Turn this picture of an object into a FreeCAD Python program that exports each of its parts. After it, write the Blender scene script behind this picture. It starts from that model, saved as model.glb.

...

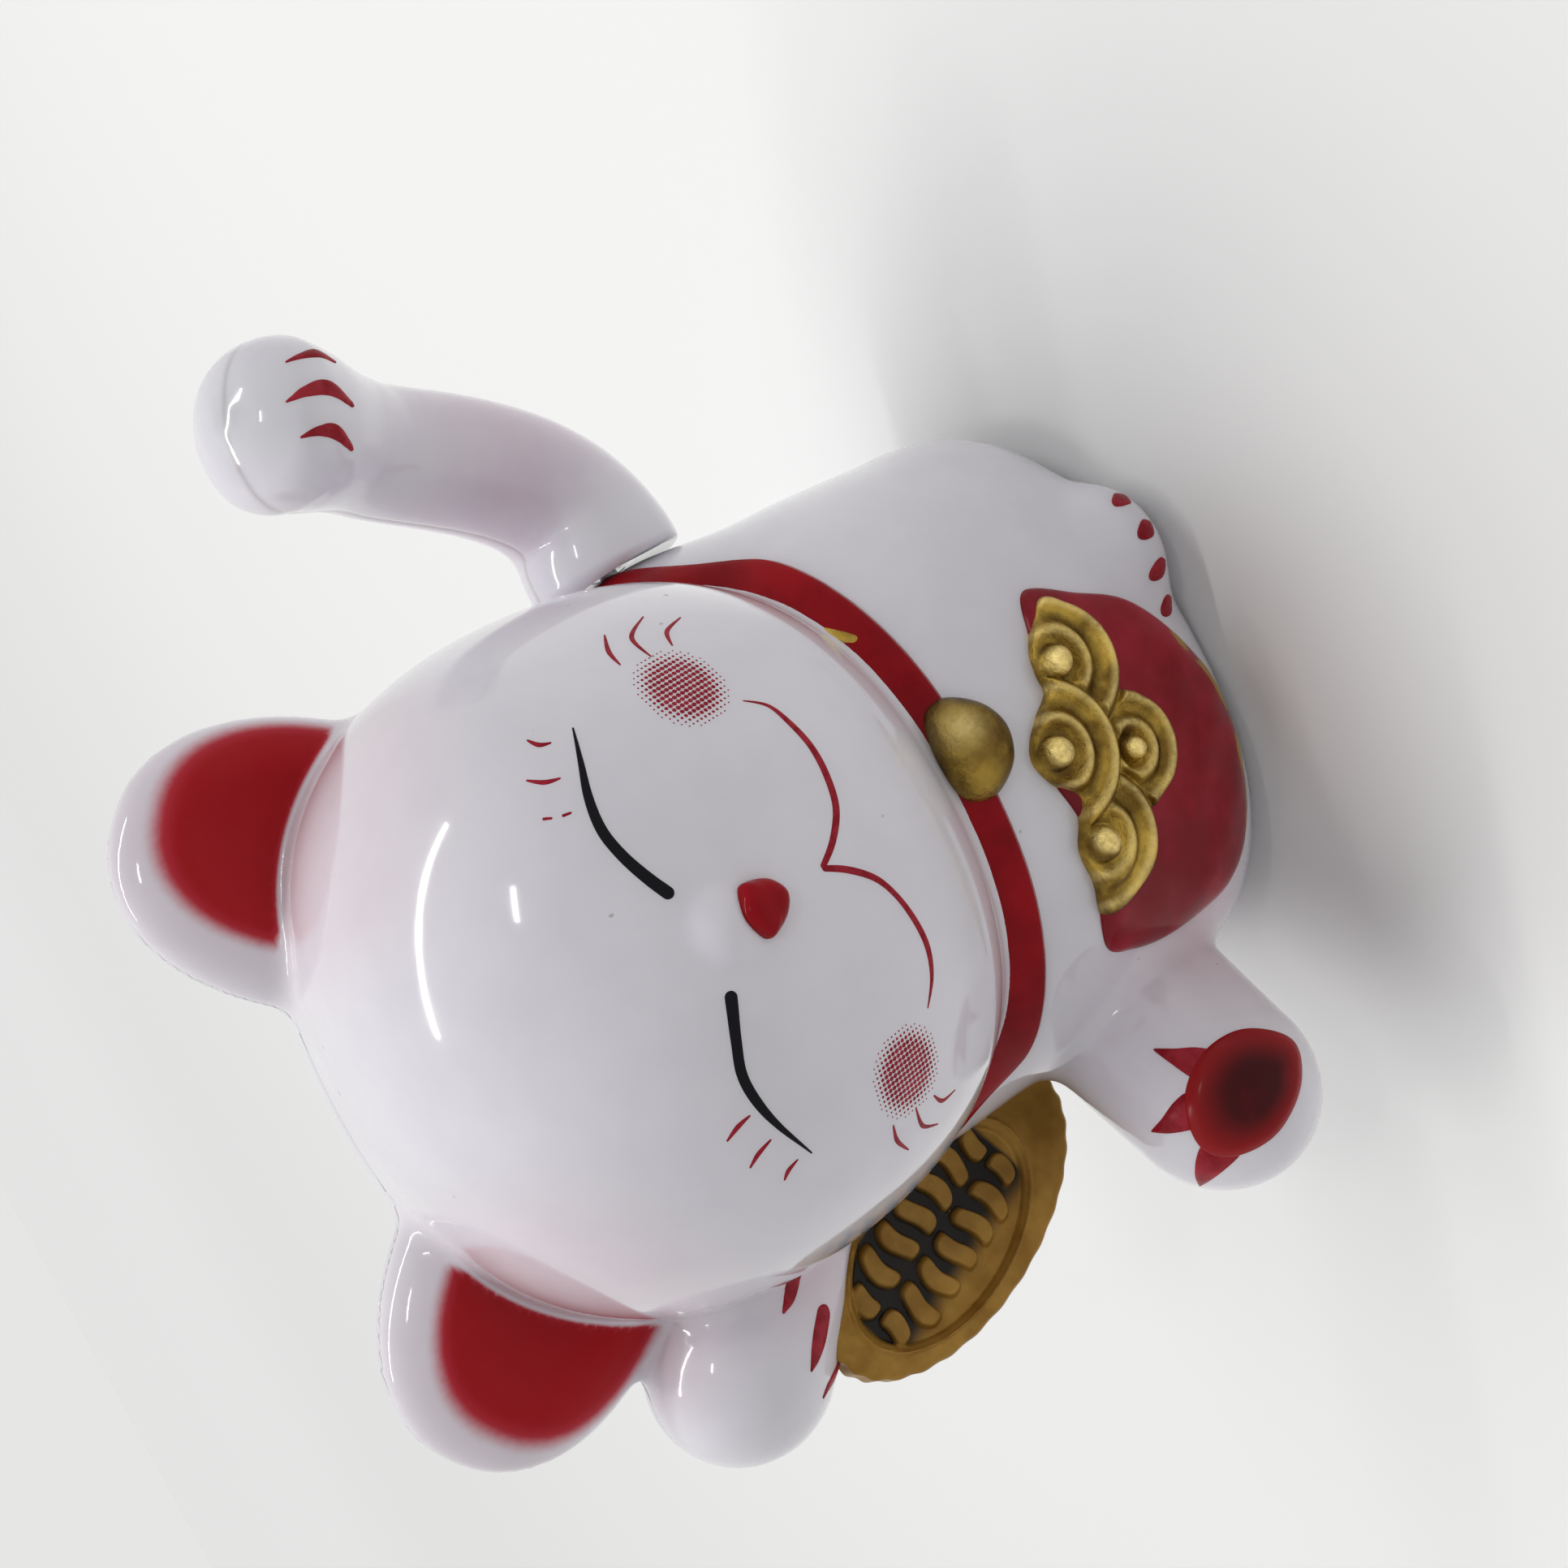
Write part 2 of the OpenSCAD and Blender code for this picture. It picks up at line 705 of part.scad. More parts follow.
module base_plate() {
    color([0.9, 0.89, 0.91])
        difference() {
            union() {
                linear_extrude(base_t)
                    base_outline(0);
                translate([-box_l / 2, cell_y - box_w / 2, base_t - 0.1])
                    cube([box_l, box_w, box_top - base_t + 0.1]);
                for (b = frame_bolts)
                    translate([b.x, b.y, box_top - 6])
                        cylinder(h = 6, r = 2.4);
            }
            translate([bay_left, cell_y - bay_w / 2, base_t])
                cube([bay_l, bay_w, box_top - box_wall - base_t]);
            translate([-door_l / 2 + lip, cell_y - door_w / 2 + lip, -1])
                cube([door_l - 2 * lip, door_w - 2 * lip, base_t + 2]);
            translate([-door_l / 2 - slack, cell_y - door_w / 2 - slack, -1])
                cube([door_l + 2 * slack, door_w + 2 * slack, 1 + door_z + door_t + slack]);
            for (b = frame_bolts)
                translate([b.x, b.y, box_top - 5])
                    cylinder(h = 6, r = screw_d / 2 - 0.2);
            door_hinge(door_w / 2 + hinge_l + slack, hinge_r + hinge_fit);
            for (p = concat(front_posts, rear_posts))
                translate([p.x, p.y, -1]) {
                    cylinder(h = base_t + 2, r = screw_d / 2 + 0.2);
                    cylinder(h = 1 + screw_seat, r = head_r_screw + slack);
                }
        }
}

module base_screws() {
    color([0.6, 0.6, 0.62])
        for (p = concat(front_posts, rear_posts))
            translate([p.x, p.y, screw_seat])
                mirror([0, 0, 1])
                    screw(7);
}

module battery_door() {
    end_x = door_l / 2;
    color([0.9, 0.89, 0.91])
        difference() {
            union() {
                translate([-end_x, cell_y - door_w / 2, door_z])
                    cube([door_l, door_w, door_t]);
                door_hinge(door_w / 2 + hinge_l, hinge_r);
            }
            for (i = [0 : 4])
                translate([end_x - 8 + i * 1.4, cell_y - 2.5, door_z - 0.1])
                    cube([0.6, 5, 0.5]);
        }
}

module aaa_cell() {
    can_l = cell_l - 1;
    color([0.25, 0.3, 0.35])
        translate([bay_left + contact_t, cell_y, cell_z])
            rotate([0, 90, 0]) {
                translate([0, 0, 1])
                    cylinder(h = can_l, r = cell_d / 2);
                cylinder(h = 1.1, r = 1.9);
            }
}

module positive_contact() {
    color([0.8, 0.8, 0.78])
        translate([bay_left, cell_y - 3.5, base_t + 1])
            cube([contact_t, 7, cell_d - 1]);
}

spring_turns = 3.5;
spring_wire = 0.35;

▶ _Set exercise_
Only the number is required: the count of lines containing the word "picture".

▶ _Exercise answer_
2